* _SET TASK_: Give back all the data exactly, line by line.

* _GIVEN DATA_:
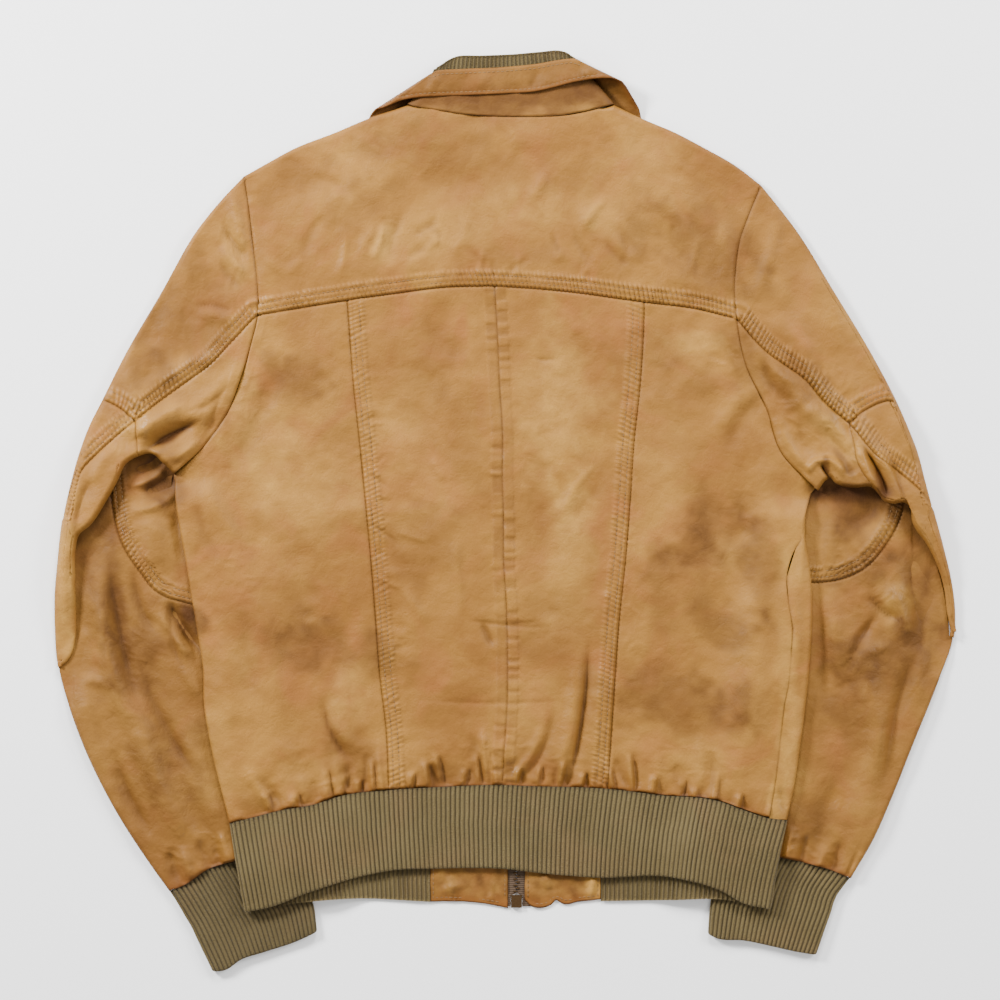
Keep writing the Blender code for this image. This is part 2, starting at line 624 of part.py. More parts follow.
def back_panels(leather):
    rows = N_ARM_LOWER + 1 + N_BODY
    centre = share(line(CENTRE_BACK), rows)
    for side in SIDES:
        princess = seam(side, "princess", "yoke", "hem", rows)
        top = seam(side, "yoke", "princess", "centre", N_YOKE_MIDDLE)
        hem = seam(side, "hem back", "princess", "centre", N_YOKE_MIDDLE)
        grid = lifted(coons(princess, centre, top, hem), back_height)
        grid = drawn_back(grid, ("first", "last", "low", "high"))
        add_sheet(f"back_centre_{side}", grid, LEATHER, leather)

        outline, rolled = body_side(side)
        top = seam(side, "yoke", "arm", "princess", N_YOKE_SIDE)
        hem = seam(side, "hem back", "side", "princess", N_YOKE_SIDE)
        aimed(outline, 0, top[1])
        if side == "left":
            band = fold_band(outline, rolled, back_height, front_height)
            drawn = ("last", "low", "high")
        else:
            band = lifted(side_seam(), back_height)[:, None]
            drawn = ("first", "last", "low", "high")
            across = line(RIGHT["hem back"], "side", "princess")
            hem = at(across, np.linspace(SIDE_SEAM_IN, reach_of(across)[-1], N_YOKE_SIDE + 1))
        top = fitted(top, [band], 0)
        hem = fitted(hem, [band], -1)
        middle = lifted(coons(band[:, 0, :2], princess, top, hem), back_height)
        grid = np.concatenate([band[:, :0:-1], middle], axis=1)
        add_sheet(f"back_side_{side}", drawn_back(grid, drawn), LEATHER, leather)


def side_seam():
    """The right side seam's rows: down the armhole, and on the back where the front comes round."""
    arm = seam("right", "armhole", "yoke", "armpit", N_ARM_LOWER)
    body = nudged(seam("right", "side seam", "armpit", "hem", N_BODY), 1.0)
    body[-1] = at(line(RIGHT["hem back"]), [SIDE_SEAM_IN])[0]
    return np.vstack([arm, body[1:]])


def front_panels(leather):
    for side in SIDES:
        arm_upper = edge(side, "armhole", "tip", "yoke", N_ARM_UPPER)
        outline, rolled = body_side(side)
        outline = np.vstack([arm_upper[:-1], outline])
        rolled = [0] * N_ARM_UPPER + rolled
        if side == "left":
            start = under_fold(outline, rolled, back_height, front_height)
            band = lifted(start, front_height)[:, None]
        else:
            band = fold_band(outline, rolled, back_height, front_height, UNDER_ANGLES)
            strip = band[:, -1].copy()
            flat = 1 - np.array(rolled, float)
            band[:, :, :2] += outline[:, None, 2:4] * 1.5 * flat[:, None, None]
            strip[-len(side_seam()) + N_ARM_LOWER + 1:] = lifted(side_seam(), back_height)[N_ARM_LOWER + 1:]
            strip[:, 0] += 0.3 * np.array(rolled)
            strip[rolled.index(1), 0] += CORNER_BACK + SEAM_BACK
            band = np.concatenate([band, strip[:, None]], axis=1)
        shoulder = edge(side, "outline", "neck", "tip", N_SHOULDER)[::-1]
        shoulder = under_fold(shoulder, [1] * len(shoulder), back_height, front_height)
        top = np.vstack([shoulder, seam(side, "neckline", "neck", "centre", N_NECKLINE)[1:]])
        band[0, :, :2] += top[0] - band[0, -1, :2] + (SIDES[side]["sign"] * SEAM_BACK, 0)
        top = fitted(top, [band], 0)
        hem = np.vstack([seam(side, "hem front", "side", "tab", N_SHOULDER + 1)[:-1],
                         seam(side, "hem front", "tab", "centre", N_NECKLINE - 1)])
        hem = fitted(hem, [band], -1)
        centre = share(np.array([top[-1], hem[-1]]), len(outline) - 1)
        middle = lifted(coons(band[:, 0, :2], centre, top, hem), front_height)
        grid = np.concatenate([band[:, :0:-1], middle], axis=1)
        add_sheet(f"front_{side}", drawn_back(grid, ("low", "high")), LEATHER, leather)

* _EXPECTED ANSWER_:
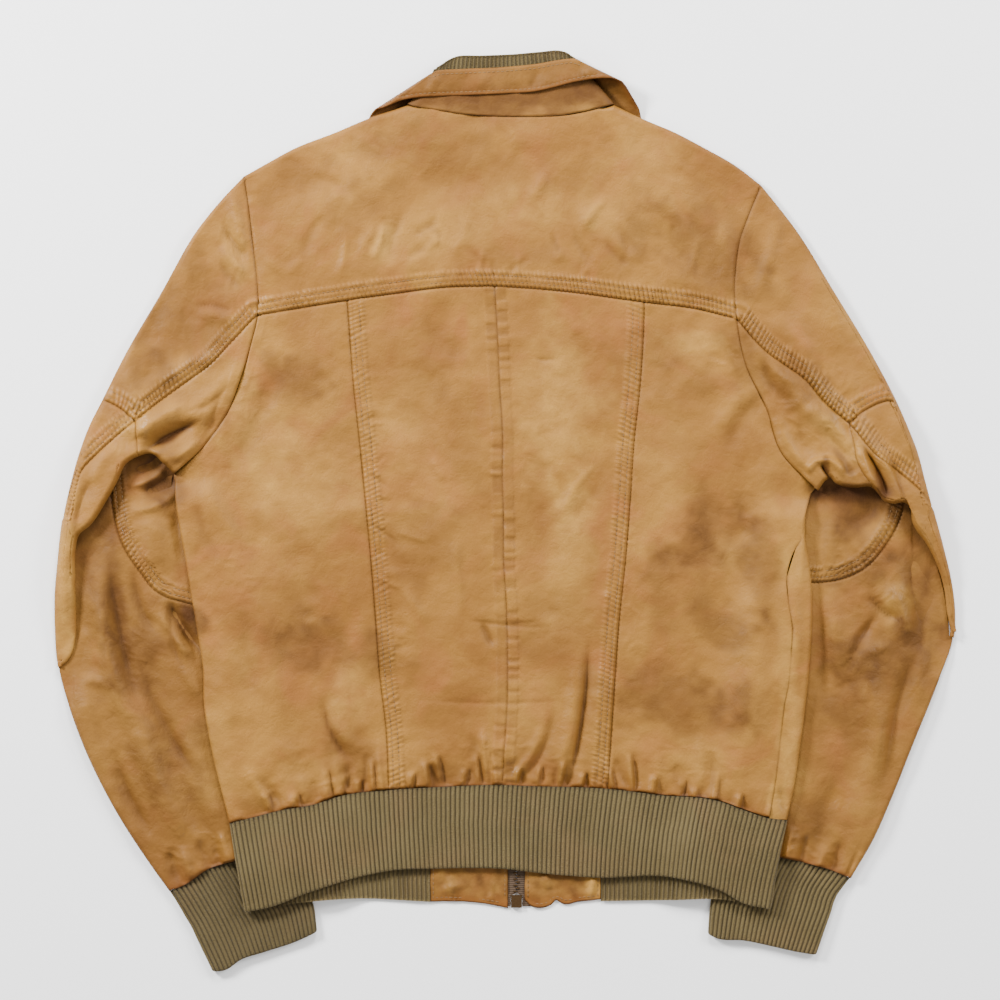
Keep writing the Blender code for this image. This is part 2, starting at line 624 of part.py. More parts follow.
def back_panels(leather):
    rows = N_ARM_LOWER + 1 + N_BODY
    centre = share(line(CENTRE_BACK), rows)
    for side in SIDES:
        princess = seam(side, "princess", "yoke", "hem", rows)
        top = seam(side, "yoke", "princess", "centre", N_YOKE_MIDDLE)
        hem = seam(side, "hem back", "princess", "centre", N_YOKE_MIDDLE)
        grid = lifted(coons(princess, centre, top, hem), back_height)
        grid = drawn_back(grid, ("first", "last", "low", "high"))
        add_sheet(f"back_centre_{side}", grid, LEATHER, leather)

        outline, rolled = body_side(side)
        top = seam(side, "yoke", "arm", "princess", N_YOKE_SIDE)
        hem = seam(side, "hem back", "side", "princess", N_YOKE_SIDE)
        aimed(outline, 0, top[1])
        if side == "left":
            band = fold_band(outline, rolled, back_height, front_height)
            drawn = ("last", "low", "high")
        else:
            band = lifted(side_seam(), back_height)[:, None]
            drawn = ("first", "last", "low", "high")
            across = line(RIGHT["hem back"], "side", "princess")
            hem = at(across, np.linspace(SIDE_SEAM_IN, reach_of(across)[-1], N_YOKE_SIDE + 1))
        top = fitted(top, [band], 0)
        hem = fitted(hem, [band], -1)
        middle = lifted(coons(band[:, 0, :2], princess, top, hem), back_height)
        grid = np.concatenate([band[:, :0:-1], middle], axis=1)
        add_sheet(f"back_side_{side}", drawn_back(grid, drawn), LEATHER, leather)


def side_seam():
    """The right side seam's rows: down the armhole, and on the back where the front comes round."""
    arm = seam("right", "armhole", "yoke", "armpit", N_ARM_LOWER)
    body = nudged(seam("right", "side seam", "armpit", "hem", N_BODY), 1.0)
    body[-1] = at(line(RIGHT["hem back"]), [SIDE_SEAM_IN])[0]
    return np.vstack([arm, body[1:]])


def front_panels(leather):
    for side in SIDES:
        arm_upper = edge(side, "armhole", "tip", "yoke", N_ARM_UPPER)
        outline, rolled = body_side(side)
        outline = np.vstack([arm_upper[:-1], outline])
        rolled = [0] * N_ARM_UPPER + rolled
        if side == "left":
            start = under_fold(outline, rolled, back_height, front_height)
            band = lifted(start, front_height)[:, None]
        else:
            band = fold_band(outline, rolled, back_height, front_height, UNDER_ANGLES)
            strip = band[:, -1].copy()
            flat = 1 - np.array(rolled, float)
            band[:, :, :2] += outline[:, None, 2:4] * 1.5 * flat[:, None, None]
            strip[-len(side_seam()) + N_ARM_LOWER + 1:] = lifted(side_seam(), back_height)[N_ARM_LOWER + 1:]
            strip[:, 0] += 0.3 * np.array(rolled)
            strip[rolled.index(1), 0] += CORNER_BACK + SEAM_BACK
            band = np.concatenate([band, strip[:, None]], axis=1)
        shoulder = edge(side, "outline", "neck", "tip", N_SHOULDER)[::-1]
        shoulder = under_fold(shoulder, [1] * len(shoulder), back_height, front_height)
        top = np.vstack([shoulder, seam(side, "neckline", "neck", "centre", N_NECKLINE)[1:]])
        band[0, :, :2] += top[0] - band[0, -1, :2] + (SIDES[side]["sign"] * SEAM_BACK, 0)
        top = fitted(top, [band], 0)
        hem = np.vstack([seam(side, "hem front", "side", "tab", N_SHOULDER + 1)[:-1],
                         seam(side, "hem front", "tab", "centre", N_NECKLINE - 1)])
        hem = fitted(hem, [band], -1)
        centre = share(np.array([top[-1], hem[-1]]), len(outline) - 1)
        middle = lifted(coons(band[:, 0, :2], centre, top, hem), front_height)
        grid = np.concatenate([band[:, :0:-1], middle], axis=1)
        add_sheet(f"front_{side}", drawn_back(grid, ("low", "high")), LEATHER, leather)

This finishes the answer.